Dr Swamy commented: 'The judge said if on the four documents you give a certified copy, then it is possible that you may not need any witnesses, in which case we can go straight to trial, if necessary. Therefore, by the seventh, I'll have given those certified documents and then I will move a prayer under section 319 CrPC, that Mr Chidambaram be summoned to the court as an accused.'
In other words, the home minister of India could be in a whole lot of trouble starting with the very first week of the new year. We shall know one way or the other on January 7 (the date set for the next hearing in the case).
What happens if the judge should accept Dr Swamy's arguments? Can P Chidambaram continue as home minister if he is an 'accused' in a scam? Leave aside the morality of it, will he be able to function in his highly sensitive post if he is distracted by legal battles?
P Chidambaram may find little support from his own party because a. he is not terribly popular, and b. there are a lot of Congressmen who would like to sit in Sardar Patel's chair.
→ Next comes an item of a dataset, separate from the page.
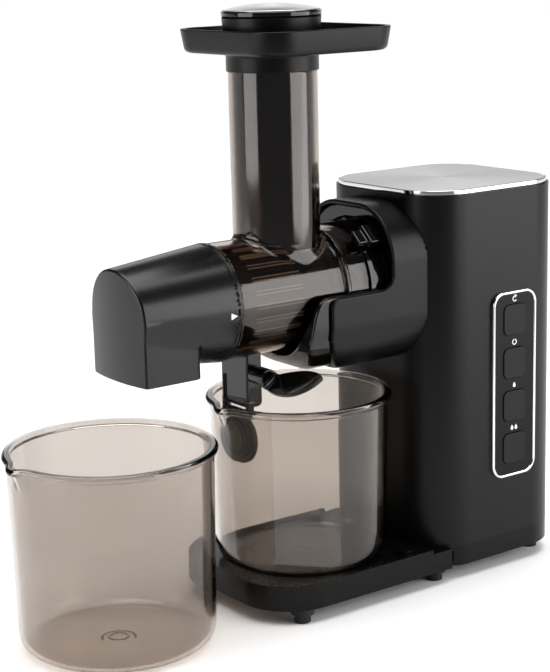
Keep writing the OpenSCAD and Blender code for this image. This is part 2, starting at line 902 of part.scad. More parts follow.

Whatever happens on January 7 it will be open to both sides to appeal the decision. And long before the case runs its course we will, once again, be in full election mode.
The Election Commission has set the wheels in motion for Vidhan Sabha polls in Punjab, Goa, Manipur, Uttarakhand, and Uttar Pradesh.
Manipur goes to the polling station as early as January 28; Punjab and Uttarakhand get to vote on January 30; giant Uttar Pradesh has a seven-phase pattern on February 4, 8, 11, 15, 19, 23, and 28; Goa writes a brief coda to the proceedings on March 3.
The Vidhan Sabha polls are, of course, a test for Chief Minister Mayawati in Uttar Pradesh, but they are equally a judgment on the political and organisational skills of two young guns -- Akhilesh Yadav, son and heir apparent of Samajwadi Party chief Mulayam Singh Yadav, and the Congress 'Yuvraj'.
It is a little unfair actually but the glare of the spotlight will fall more on Rahul Gandhi, simply because the Congress insists on treating him as its future leader (definitely) and on touting him as a future prime minister of India (possible).
Like it or not, either the victory or the failure of the Congress will be placed squarely at Rahul Gandhi's door.
The results of the 2009 Lok Sabha election surprised us all as far as Uttar Pradesh was concerned. Of the 80 seats Lok Sabha in the state, the Samajwadi Party won 23 and the Bahujan Samaj Party bagged 20, but it was the Congress performance -- 21 seats -- that was amazing. (The Bharatiya Janata Party, Ajit Singh's Rashtriya Lok Dal, and an Independent made up the rest.)
Can the Congress continue its seeming revival in the state, or was it just a flash in the pan performance?
Forecasting results before a single vote is cast is a fool's game, but at this stage I believe the Bahujan Samaj Party and the Samajwadi Party are the two parties to beat. First, local issues loom larger in an assembly election. Second, the impact of the various scams is only now being felt.
The real question, given that the current trend continues, is how the Congress shall be placed. Will it be a podium finish as in 2009? Or will the Congress finish with fewer seats than even the BJP?
There is some talk of the Congress coming fifth -- behind Ajit Singh's RLD, currently allied with the Congress -- but that is an incredibly long shot.
(These won't be the only polls to matter in 2012, with Gujarat electing an assembly late in the year. In fact, there will be elections deciding the fate of other major nations too, with the United States, Russia, and France holding presidential polls, and the Chinese performing their usual secretive manoeuvres for a change of leadership in 2012.)
But Uttar Pradesh will also prove to be the acid test for another group, the 'civil society' activists around Anna Hazare, who have vowed to campaign in the assembly polls. (This has drawn the scrutiny of the Election Commission.) Which brings us right back where we began -- the street.
May 2012 prove happier -- or less miserable anyway! -- than 2011.